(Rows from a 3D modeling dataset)
------------------------------------------------
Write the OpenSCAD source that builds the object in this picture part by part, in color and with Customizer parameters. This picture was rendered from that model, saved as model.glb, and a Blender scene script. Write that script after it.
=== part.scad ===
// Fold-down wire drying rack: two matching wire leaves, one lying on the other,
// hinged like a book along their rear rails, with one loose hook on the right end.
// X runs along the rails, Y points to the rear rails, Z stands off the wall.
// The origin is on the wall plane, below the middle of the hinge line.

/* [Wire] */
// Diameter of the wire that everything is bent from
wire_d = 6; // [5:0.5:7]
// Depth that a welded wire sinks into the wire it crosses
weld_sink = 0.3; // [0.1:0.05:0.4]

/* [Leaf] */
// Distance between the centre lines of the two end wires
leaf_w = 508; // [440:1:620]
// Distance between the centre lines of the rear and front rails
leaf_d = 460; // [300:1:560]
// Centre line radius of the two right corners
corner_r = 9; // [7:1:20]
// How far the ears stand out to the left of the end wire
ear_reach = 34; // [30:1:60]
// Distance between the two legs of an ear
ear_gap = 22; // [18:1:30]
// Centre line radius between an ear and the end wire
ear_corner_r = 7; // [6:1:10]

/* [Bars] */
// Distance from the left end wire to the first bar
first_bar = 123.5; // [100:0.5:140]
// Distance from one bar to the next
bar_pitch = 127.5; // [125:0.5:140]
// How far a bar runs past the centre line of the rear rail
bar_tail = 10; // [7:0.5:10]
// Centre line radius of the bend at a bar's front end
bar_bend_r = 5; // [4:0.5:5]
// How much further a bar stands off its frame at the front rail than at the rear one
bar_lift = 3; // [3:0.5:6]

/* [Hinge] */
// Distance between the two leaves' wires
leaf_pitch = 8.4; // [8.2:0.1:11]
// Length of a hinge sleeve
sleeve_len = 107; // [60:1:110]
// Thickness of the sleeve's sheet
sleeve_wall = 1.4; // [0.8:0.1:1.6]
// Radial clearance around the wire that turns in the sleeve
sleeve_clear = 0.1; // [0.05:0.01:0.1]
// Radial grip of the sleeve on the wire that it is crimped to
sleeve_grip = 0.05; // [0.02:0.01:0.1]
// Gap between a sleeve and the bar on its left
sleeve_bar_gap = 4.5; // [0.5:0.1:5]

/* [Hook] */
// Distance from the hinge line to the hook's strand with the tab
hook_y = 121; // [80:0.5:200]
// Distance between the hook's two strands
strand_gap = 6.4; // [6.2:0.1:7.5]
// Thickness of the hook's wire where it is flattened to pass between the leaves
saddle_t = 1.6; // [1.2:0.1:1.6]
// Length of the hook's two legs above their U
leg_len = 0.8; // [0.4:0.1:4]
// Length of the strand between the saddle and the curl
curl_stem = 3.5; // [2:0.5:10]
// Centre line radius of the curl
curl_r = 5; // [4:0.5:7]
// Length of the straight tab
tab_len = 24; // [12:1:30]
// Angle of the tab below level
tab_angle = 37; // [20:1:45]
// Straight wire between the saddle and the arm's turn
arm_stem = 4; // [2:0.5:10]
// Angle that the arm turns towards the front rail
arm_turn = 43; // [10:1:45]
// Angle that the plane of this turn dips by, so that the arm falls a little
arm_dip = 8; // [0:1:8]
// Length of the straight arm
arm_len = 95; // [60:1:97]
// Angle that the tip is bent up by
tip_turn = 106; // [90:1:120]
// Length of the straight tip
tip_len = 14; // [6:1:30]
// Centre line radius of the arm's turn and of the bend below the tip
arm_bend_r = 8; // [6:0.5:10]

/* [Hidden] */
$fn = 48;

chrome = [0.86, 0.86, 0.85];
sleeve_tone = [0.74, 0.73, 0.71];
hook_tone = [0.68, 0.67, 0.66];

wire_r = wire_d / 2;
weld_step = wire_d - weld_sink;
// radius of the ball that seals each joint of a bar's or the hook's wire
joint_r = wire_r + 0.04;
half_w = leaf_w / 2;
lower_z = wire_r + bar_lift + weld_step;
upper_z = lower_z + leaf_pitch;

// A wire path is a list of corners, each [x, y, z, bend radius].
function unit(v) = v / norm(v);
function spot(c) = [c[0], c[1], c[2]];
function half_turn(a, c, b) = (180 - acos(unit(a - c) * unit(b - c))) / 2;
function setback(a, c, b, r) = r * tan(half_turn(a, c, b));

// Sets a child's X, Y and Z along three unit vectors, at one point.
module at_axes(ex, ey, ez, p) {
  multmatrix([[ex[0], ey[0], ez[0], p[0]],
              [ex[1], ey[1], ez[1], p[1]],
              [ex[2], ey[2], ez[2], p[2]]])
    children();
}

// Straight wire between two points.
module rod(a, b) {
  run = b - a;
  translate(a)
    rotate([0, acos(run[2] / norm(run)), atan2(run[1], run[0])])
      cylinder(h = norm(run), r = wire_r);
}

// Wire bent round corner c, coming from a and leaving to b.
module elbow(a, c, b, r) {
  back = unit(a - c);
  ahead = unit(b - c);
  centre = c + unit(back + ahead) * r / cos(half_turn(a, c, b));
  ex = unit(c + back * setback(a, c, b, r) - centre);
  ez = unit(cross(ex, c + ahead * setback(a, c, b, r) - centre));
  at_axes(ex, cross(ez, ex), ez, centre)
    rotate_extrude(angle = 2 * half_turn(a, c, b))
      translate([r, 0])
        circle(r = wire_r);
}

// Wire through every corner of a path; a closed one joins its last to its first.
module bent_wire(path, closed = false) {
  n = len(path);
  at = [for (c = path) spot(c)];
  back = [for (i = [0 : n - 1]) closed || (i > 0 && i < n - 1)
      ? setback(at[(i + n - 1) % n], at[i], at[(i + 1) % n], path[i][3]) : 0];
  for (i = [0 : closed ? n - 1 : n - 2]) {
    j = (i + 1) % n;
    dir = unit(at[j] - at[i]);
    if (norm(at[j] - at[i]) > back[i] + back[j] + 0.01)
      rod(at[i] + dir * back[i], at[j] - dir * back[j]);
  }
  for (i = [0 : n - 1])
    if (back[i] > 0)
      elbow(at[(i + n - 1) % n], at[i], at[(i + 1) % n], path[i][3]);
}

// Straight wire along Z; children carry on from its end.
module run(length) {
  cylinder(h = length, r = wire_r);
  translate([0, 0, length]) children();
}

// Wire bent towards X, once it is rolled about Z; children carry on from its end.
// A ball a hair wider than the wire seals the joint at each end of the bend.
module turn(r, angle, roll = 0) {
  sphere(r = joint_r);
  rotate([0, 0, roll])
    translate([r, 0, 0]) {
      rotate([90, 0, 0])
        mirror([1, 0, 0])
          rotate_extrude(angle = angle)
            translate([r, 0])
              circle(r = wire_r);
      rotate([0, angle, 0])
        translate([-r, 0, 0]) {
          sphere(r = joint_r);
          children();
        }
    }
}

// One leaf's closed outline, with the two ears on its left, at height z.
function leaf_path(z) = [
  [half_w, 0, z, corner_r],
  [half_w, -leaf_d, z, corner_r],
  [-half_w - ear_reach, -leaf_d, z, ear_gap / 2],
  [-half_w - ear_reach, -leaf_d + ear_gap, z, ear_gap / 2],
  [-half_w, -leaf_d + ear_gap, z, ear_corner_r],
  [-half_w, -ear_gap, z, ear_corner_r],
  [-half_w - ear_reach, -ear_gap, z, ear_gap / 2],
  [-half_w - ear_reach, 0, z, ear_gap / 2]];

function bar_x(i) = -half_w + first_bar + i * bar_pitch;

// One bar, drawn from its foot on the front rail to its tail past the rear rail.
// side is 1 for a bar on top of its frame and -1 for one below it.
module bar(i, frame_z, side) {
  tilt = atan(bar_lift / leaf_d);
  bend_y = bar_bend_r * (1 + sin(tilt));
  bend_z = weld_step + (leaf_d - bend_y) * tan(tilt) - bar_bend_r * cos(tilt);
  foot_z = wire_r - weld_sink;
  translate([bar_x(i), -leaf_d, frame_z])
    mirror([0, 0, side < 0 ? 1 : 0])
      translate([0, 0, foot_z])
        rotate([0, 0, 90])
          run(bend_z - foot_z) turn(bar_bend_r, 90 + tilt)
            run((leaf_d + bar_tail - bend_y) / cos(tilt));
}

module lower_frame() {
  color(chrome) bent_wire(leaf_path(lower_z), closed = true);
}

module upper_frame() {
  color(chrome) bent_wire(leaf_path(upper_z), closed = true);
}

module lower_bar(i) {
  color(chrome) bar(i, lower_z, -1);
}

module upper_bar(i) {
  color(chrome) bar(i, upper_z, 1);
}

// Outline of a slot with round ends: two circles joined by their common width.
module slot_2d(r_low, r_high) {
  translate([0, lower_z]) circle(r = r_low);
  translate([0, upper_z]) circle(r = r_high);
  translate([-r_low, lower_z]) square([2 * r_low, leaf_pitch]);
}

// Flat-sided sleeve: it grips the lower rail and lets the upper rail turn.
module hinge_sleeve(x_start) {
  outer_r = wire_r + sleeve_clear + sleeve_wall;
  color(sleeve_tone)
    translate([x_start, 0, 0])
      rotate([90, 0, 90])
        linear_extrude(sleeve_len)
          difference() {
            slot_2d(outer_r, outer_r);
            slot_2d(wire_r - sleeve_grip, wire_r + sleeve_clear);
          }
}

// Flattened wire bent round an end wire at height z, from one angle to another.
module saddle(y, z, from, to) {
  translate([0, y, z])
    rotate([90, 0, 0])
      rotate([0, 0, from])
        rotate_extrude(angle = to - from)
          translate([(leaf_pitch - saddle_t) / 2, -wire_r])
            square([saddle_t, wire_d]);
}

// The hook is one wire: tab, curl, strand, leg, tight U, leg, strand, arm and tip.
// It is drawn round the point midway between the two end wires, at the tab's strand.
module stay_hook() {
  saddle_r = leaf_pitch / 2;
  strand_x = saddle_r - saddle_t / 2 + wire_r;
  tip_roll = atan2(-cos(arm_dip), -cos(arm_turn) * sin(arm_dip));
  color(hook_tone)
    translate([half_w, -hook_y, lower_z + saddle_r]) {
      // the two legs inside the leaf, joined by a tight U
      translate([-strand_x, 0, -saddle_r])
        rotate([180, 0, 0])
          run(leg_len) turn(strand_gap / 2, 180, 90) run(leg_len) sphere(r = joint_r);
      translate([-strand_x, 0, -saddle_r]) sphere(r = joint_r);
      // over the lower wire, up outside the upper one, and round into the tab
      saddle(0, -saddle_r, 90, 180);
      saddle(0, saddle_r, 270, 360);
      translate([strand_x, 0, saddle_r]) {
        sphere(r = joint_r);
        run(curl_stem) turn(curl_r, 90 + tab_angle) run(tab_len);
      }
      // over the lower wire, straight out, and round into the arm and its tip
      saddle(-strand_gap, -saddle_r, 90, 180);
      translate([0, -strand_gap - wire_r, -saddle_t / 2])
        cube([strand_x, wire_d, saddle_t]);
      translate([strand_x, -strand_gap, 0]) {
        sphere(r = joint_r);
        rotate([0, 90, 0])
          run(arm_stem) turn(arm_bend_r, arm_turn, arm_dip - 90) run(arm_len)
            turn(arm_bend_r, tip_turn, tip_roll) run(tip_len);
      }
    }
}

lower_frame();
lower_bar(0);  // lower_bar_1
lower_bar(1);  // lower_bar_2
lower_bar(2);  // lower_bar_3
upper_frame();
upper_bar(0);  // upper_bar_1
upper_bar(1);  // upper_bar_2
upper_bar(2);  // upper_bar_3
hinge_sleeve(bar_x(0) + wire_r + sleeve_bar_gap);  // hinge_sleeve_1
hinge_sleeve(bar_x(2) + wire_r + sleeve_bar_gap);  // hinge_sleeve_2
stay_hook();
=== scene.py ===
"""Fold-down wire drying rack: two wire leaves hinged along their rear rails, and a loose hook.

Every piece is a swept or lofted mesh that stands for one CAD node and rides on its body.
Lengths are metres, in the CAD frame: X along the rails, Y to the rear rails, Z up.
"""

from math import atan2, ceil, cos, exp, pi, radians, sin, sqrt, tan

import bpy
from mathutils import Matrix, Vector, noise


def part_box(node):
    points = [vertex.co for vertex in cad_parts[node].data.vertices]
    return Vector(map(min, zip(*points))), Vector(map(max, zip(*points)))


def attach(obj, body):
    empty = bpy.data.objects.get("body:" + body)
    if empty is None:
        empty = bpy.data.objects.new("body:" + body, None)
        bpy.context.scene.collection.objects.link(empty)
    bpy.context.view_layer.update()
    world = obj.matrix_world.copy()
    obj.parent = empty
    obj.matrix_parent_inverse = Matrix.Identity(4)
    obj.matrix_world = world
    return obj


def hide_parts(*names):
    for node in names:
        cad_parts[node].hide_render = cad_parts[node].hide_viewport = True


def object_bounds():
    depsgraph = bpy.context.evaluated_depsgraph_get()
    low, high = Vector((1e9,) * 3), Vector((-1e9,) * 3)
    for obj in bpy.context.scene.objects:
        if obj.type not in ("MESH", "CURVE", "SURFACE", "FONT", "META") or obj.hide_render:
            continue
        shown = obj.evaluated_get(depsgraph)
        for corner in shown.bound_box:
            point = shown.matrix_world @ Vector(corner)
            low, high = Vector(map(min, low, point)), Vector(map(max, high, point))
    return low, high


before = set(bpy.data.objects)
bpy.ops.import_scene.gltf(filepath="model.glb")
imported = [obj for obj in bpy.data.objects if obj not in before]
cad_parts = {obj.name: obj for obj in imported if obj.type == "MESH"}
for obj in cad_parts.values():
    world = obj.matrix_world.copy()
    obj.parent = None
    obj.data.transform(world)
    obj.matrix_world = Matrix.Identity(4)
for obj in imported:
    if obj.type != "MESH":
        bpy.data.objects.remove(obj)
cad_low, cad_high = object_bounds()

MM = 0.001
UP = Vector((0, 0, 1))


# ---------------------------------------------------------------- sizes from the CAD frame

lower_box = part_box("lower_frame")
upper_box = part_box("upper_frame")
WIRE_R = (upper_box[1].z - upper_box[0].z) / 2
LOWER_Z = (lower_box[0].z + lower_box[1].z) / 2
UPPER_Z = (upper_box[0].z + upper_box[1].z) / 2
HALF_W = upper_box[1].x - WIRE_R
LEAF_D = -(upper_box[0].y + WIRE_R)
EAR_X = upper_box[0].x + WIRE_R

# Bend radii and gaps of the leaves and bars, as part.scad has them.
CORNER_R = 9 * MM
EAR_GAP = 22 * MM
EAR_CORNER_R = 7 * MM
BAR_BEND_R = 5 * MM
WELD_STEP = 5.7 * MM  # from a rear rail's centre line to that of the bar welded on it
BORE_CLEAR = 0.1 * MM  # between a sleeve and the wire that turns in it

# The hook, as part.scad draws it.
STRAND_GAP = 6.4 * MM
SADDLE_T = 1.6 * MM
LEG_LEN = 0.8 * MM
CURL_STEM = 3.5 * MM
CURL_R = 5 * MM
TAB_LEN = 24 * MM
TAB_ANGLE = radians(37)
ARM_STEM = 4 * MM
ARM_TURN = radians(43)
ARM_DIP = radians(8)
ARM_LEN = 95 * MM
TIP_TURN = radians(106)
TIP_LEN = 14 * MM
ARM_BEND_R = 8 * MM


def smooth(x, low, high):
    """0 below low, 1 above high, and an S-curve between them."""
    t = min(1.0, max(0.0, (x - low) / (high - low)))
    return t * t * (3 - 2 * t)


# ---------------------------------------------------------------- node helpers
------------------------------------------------
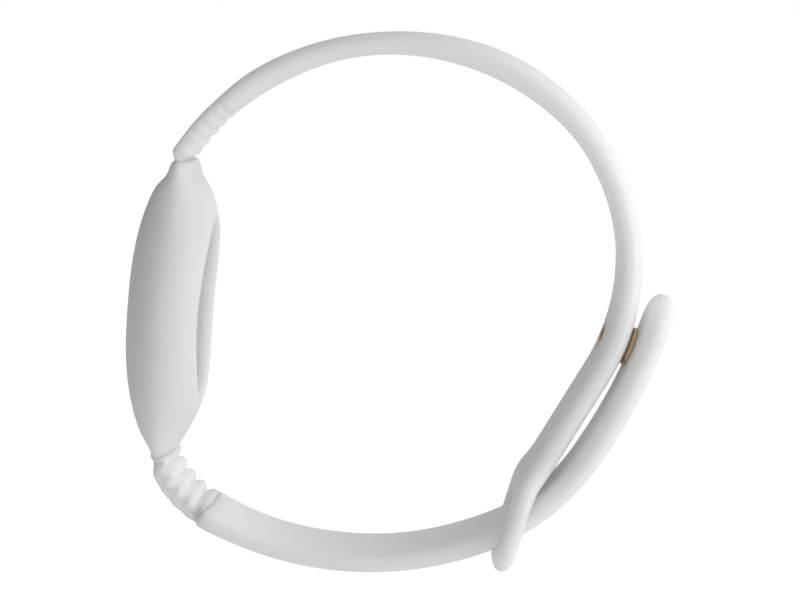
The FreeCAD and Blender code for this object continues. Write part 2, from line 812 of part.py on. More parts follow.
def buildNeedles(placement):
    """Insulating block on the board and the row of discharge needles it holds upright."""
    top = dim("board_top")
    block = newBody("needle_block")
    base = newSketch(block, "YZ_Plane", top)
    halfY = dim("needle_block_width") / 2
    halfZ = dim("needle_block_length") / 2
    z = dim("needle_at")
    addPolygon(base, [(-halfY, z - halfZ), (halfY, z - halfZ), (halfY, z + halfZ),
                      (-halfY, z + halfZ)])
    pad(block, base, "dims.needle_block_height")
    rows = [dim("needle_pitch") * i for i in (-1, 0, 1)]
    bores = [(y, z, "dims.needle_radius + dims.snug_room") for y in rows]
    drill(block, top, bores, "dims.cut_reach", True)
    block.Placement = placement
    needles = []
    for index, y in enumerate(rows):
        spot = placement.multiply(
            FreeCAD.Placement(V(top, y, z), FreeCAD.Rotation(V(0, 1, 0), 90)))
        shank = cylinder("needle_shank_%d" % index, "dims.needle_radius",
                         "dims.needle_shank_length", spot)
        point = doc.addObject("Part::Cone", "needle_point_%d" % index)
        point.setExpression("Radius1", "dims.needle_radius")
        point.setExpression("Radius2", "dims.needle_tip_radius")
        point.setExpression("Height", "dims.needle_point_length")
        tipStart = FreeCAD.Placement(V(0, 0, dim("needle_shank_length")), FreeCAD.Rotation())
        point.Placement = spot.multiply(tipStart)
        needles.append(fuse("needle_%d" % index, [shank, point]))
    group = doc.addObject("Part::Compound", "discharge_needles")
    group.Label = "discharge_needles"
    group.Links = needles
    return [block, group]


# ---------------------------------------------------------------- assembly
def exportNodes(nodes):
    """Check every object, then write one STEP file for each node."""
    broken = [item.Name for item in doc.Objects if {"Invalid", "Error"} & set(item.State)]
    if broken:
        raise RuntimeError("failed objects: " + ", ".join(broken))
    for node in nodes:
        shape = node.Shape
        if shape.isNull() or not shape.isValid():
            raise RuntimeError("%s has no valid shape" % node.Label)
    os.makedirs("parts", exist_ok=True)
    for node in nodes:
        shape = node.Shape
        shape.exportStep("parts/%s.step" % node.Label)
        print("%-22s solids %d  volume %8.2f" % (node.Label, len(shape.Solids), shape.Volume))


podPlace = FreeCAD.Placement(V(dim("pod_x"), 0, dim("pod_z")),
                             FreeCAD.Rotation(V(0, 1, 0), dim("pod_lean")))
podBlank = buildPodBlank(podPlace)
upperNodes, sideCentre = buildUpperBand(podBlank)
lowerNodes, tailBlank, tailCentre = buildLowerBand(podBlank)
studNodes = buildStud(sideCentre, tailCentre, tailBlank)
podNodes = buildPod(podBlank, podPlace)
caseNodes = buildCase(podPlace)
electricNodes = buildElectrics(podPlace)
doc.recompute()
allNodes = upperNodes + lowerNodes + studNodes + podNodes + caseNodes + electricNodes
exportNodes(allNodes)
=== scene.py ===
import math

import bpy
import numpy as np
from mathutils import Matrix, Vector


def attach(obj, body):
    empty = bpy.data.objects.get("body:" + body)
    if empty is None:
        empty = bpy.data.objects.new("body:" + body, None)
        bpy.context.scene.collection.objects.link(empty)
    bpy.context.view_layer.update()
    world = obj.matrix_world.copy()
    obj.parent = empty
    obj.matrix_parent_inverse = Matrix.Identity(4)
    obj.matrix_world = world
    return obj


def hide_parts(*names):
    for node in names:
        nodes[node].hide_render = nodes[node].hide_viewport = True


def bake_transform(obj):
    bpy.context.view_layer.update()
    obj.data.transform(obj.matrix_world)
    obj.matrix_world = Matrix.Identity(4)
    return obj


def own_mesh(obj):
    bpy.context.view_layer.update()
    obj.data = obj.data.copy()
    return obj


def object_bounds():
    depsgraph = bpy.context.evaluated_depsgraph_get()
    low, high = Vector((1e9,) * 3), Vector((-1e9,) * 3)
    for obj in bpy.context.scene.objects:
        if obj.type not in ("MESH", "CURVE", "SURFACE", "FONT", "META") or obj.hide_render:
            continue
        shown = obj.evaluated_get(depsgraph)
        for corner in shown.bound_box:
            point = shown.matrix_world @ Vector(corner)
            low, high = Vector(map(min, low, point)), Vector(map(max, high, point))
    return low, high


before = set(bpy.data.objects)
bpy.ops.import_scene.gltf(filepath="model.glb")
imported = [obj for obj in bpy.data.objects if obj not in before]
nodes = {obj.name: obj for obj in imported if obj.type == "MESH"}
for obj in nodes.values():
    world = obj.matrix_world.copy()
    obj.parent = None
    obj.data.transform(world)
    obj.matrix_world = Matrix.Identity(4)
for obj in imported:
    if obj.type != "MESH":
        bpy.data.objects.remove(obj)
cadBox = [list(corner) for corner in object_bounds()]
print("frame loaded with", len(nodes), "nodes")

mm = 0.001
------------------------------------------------
§ WRITTEN EXERCISE
Above are the entries. Output exactly the lines beginning with the line that has "Write the OpenSCAD" and ending with the line that has "ear_corner_r = 7; // [6:1:10]".

§ CORRECT OUTPUT
Write the OpenSCAD source that builds the object in this picture part by part, in color and with Customizer parameters. This picture was rendered from that model, saved as model.glb, and a Blender scene script. Write that script after it.
=== part.scad ===
// Fold-down wire drying rack: two matching wire leaves, one lying on the other,
// hinged like a book along their rear rails, with one loose hook on the right end.
// X runs along the rails, Y points to the rear rails, Z stands off the wall.
// The origin is on the wall plane, below the middle of the hinge line.

/* [Wire] */
// Diameter of the wire that everything is bent from
wire_d = 6; // [5:0.5:7]
// Depth that a welded wire sinks into the wire it crosses
weld_sink = 0.3; // [0.1:0.05:0.4]

/* [Leaf] */
// Distance between the centre lines of the two end wires
leaf_w = 508; // [440:1:620]
// Distance between the centre lines of the rear and front rails
leaf_d = 460; // [300:1:560]
// Centre line radius of the two right corners
corner_r = 9; // [7:1:20]
// How far the ears stand out to the left of the end wire
ear_reach = 34; // [30:1:60]
// Distance between the two legs of an ear
ear_gap = 22; // [18:1:30]
// Centre line radius between an ear and the end wire
ear_corner_r = 7; // [6:1:10]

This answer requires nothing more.